Ultimately, replacement of the Human Rights Act by a UK Bill of Rights or something similar will be a political decision supported by a majority in the House of Commons.

The courts themselves have been nudged into the political arena, first by the Human Rights Act itself and second by taking our highest court out of the House of Lords. Almost by stealth we seem to have been pushed towards an open separation of powers on the American model. Enactment of the Human Rights Act was itself a bold political step. An equally bold political step will be needed to replace it.

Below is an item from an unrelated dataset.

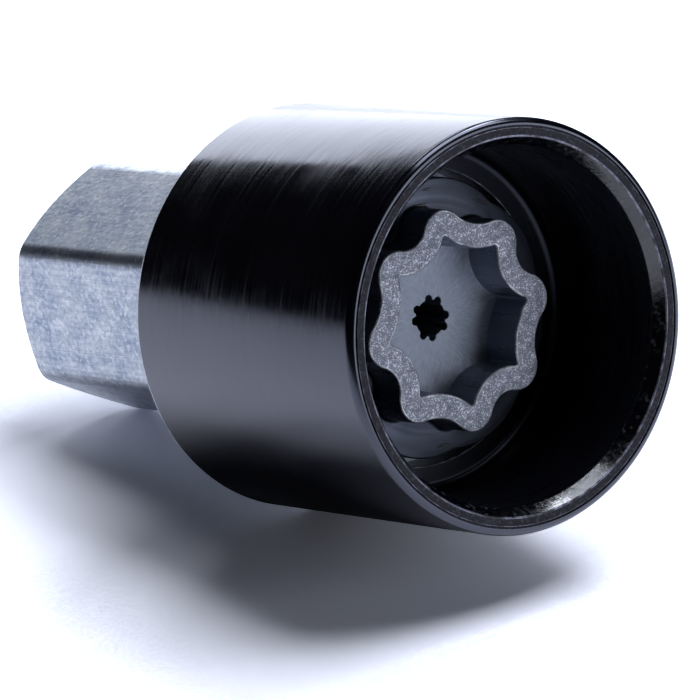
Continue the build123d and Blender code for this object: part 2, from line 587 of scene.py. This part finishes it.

First, it will have to be decided whether Britain should be a sovereign state, and what the characteristics of a sovereign state are. One of those characteristics should surely be that the system of justice is self-contained. If small countries such as New Zealand and Singapore can manage that, so can we.

Second, there should be acknowledgement of a social contract: with rights there are associated responsibilities. Emphasis on rights alone gives a false position and the ensuing culture of entitlement harms society.

Third, it should seek to restore the sovereignty of parliament. As Dinah Rose pointed out in ‘What’s the point of the Human Rights Act?’ parliamentary sovereignty cannot be absolute and perhaps it should not be. But the principle needs to be rethought even if that is associated with a reappraisal of our relationship with the EU.

Finally, as far as possible, the replacement act should enunciate specific concepts rather than general ones. Generalities and broad principles only encourage uncertainty, argument and litigation.

Conclusion

Our legal system is widely admired and has been successfully exported to various parts of the world. Our judges (at the higher levels, anyway) are top class: experienced, able, incorruptible and independent. Many countries envy that. The rights in the European Convention are worthy, but expressed in terms that are too general. To some extent that is their problem: no one could reasonably disagree with them.

The time has come for a rethink. That will be difficult, but surely it is worth a try.